* [Input records]
* Begin *

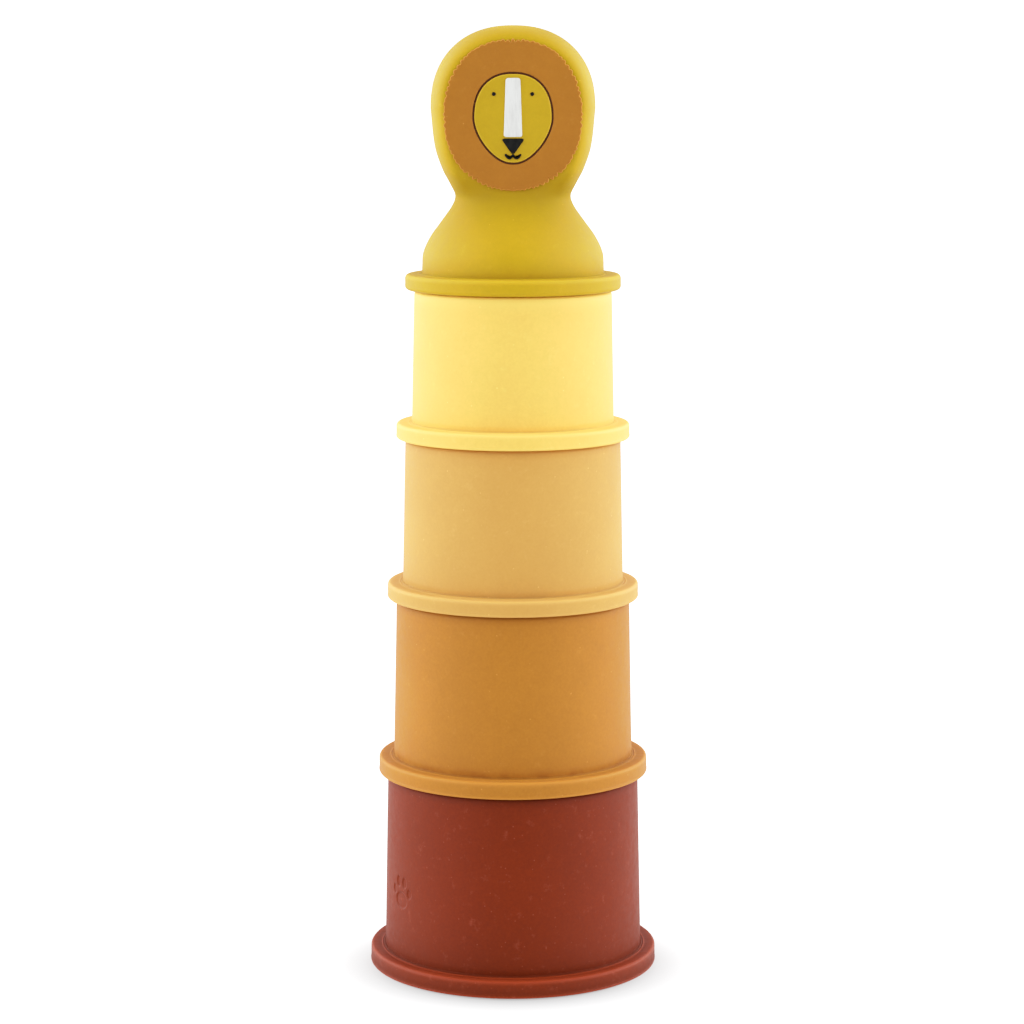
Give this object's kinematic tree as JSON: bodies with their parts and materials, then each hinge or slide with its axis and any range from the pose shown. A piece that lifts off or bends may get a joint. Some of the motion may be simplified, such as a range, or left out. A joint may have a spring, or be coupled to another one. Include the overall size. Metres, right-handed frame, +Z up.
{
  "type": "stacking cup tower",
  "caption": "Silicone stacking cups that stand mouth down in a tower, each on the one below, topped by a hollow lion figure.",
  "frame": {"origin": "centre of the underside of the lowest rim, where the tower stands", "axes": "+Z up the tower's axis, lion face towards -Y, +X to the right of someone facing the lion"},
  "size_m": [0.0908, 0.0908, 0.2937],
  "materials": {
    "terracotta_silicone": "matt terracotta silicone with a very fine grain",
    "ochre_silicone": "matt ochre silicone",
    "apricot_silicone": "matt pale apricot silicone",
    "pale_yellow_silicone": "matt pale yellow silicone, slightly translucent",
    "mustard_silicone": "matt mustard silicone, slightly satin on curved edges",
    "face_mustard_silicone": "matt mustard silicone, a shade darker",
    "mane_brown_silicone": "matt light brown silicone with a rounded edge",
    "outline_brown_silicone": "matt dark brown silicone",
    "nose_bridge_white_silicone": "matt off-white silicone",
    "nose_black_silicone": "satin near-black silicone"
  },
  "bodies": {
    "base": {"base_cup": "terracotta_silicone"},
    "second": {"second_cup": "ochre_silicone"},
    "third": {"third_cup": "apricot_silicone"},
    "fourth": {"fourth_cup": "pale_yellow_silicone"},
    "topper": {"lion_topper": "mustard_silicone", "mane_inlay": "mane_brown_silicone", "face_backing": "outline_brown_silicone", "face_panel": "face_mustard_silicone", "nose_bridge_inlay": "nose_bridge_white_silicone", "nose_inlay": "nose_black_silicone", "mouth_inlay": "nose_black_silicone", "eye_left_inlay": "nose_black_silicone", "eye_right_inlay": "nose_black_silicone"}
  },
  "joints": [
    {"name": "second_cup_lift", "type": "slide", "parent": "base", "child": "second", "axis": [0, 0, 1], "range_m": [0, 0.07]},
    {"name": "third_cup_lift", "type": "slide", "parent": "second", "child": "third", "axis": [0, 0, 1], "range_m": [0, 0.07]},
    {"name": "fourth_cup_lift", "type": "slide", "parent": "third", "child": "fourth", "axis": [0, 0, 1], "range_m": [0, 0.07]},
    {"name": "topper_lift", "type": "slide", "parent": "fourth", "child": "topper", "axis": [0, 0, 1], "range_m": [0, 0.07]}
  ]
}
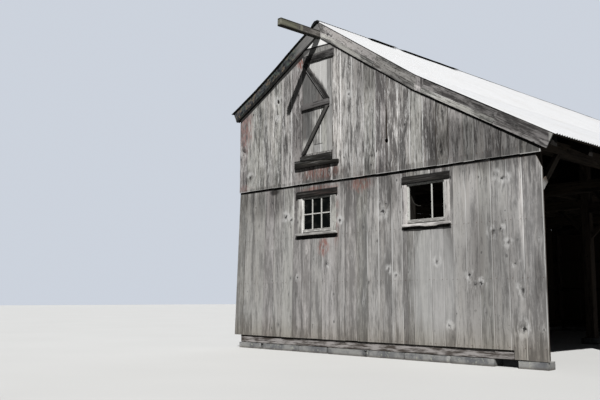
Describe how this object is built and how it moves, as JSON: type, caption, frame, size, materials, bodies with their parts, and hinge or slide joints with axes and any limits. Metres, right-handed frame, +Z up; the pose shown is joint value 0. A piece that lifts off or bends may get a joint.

* End *

* [Task directions] From the entries above, select each line containing the string "shown".

* [Answer for the task]
Give this object's kinematic tree as JSON: bodies with their parts and materials, then each hinge or slide with its axis and any range from the pose shown. A piece that lifts off or bends may get a joint. Some of the motion may be simplified, such as a range, or left out. A joint may have a spring, or be coupled to another one. Include the overall size. Metres, right-handed frame, +Z up.
Describe how this object is built and how it moves, as JSON: type, caption, frame, size, materials, bodies with their parts, and hinge or slide joints with axes and any limits. Metres, right-handed frame, +Z up; the pose shown is joint value 0. A piece that lifts off or bends may get a joint.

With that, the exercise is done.